Many people struggle to cover moving expenses. The bill of rights would address this by allowing tenants to make installment payments for the last month’s rent and security deposit. Most landlords demand all this money up front.

A final recommendation would affect the city’s human rights code. It would prohibit discrimination based on source of income. For example, a landlord would have to accept a housing voucher from a state or federal agency.

ChiQuata Elder, the city’s landlord/tenant coordinator, said another item that was considered was allowing current tenants the first right of refusal if the property is put up for sale. She said a court decision has ruled this unconstitutional in this state. There are challenges to that ruling, but she said it would be difficult for a city to enact such a requirement at this time. 

Elder said tenant laws in several cities around the state were examined. Input came from Tacoma Housing Authority (THA) and several organizations that represent rental property owners and managers.

The 90-days notice usually has another 10 days or so to meet notification requirements. Elder said many landlords would prefer to make this an even 120 days

Current state law requires 20 days notice of eviction. THA and non-profit landlords generally agree with raising this to 60, while some for-profit landlords object. Elder said they want language allowing them to evict nuisance tenants in less than 60 days.

Elder said her research shows most rent increases are three to six percent a year. From July 2016 to May 2018, the city received 50 calls about rent increases. The largest was 100 percent, with the next highest being 87.5 percent. Many were more than 10 percent.

In some cases of tenants reporting maintenance problems, landlords will issue a 20-days notice to vacate. This is why protection against retaliation is being considered. “We see that a lot when a tenant calls code enforcement,” Elder remarked.

Seattle has a law allowing tenants to make installment payments on security deposits and last month’s rent. The Rental Housing Association of Washington has sued the city over this. Elder said landlords fear they would not be able to collect all money owed to them. Some may start charging higher amounts in response to such policies, she observed. She wants Tacoma to hold off on this until after a court hearing on the Seattle case in August.

Councilmember Chris Beale wants a required meeting for situations like the Tiki Apartments. “I think it is valuable for information sharing,” he said. Tiki residents had notices taped to their doors. Beale would like them to be sent via certified mail. Also, a blind Tiki resident was unable to read her notice. Beale would like a 60-days notice for rent increases of five percent, and 90 days for 10 percent or more.
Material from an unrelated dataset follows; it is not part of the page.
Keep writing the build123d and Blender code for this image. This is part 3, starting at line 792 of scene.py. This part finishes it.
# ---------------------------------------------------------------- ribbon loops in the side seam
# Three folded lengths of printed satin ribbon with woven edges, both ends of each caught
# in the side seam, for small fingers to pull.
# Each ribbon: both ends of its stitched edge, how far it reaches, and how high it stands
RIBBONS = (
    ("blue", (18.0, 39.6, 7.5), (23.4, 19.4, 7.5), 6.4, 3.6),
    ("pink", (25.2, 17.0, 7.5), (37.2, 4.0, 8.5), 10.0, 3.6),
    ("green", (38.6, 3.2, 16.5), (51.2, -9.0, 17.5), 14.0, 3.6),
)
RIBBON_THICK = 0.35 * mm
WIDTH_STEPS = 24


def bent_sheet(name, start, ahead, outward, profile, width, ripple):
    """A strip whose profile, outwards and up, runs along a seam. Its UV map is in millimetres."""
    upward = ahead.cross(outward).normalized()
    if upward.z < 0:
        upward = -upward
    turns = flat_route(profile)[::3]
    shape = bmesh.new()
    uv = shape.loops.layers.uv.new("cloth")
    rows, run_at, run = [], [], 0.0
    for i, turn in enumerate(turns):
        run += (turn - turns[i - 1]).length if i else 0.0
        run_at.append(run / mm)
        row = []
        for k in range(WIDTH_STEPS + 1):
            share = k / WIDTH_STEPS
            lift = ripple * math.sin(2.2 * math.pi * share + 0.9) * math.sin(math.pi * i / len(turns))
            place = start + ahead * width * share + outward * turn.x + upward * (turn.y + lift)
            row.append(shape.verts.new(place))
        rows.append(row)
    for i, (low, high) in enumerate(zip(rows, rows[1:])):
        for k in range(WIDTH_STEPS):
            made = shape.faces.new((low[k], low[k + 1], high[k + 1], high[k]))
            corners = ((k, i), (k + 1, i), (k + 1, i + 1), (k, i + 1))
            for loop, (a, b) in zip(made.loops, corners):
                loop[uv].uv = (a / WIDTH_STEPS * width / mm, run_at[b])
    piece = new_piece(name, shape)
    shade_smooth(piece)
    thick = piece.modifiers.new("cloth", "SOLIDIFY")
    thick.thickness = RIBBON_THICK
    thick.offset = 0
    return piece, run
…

Beale wants to require landlords to reveal all code actions, not just closed cases. He also wants this to include cases of discrimination based on race, sexual orientation and other protected classes. 

“A landlord should be required to disclose that they were guilty of a discriminatory housing practice,” he declared. “That needs to be disclosed to future tenants.”

Information on tenants rights should be available in multiple language, he feels. Beale also wants voter registration information provided to tenants. He also wants to protect prospective tenants who have a felony conviction for a non-violent offense.

Dale Tichgelaar is someone who might benefit from some of the proposed tenant rights. Since 2006 he has lived in a complex near Orchard Street with about 100 units. He is retired and living on a fixed income, as is his disabled roommate.

New management took over at the first of the year. They raised rent by $100 a month. Rent on his two-bedroom unit was $680 when he moved in. It later rose to $750. The latest increase puts it at $850. Tichgelaar said they want to increase it by another $85.

He provided a list of maintenance needs to management. His dishwasher does not work and there is damage to a ceiling. A pipe in the bathroom was replaced, but the wall was not repainted. “The building is rotting away,” Tichgelaar said. “They keep raising the rent and they do not do anything.”

The committee is scheduled to revisit the topic on July 26.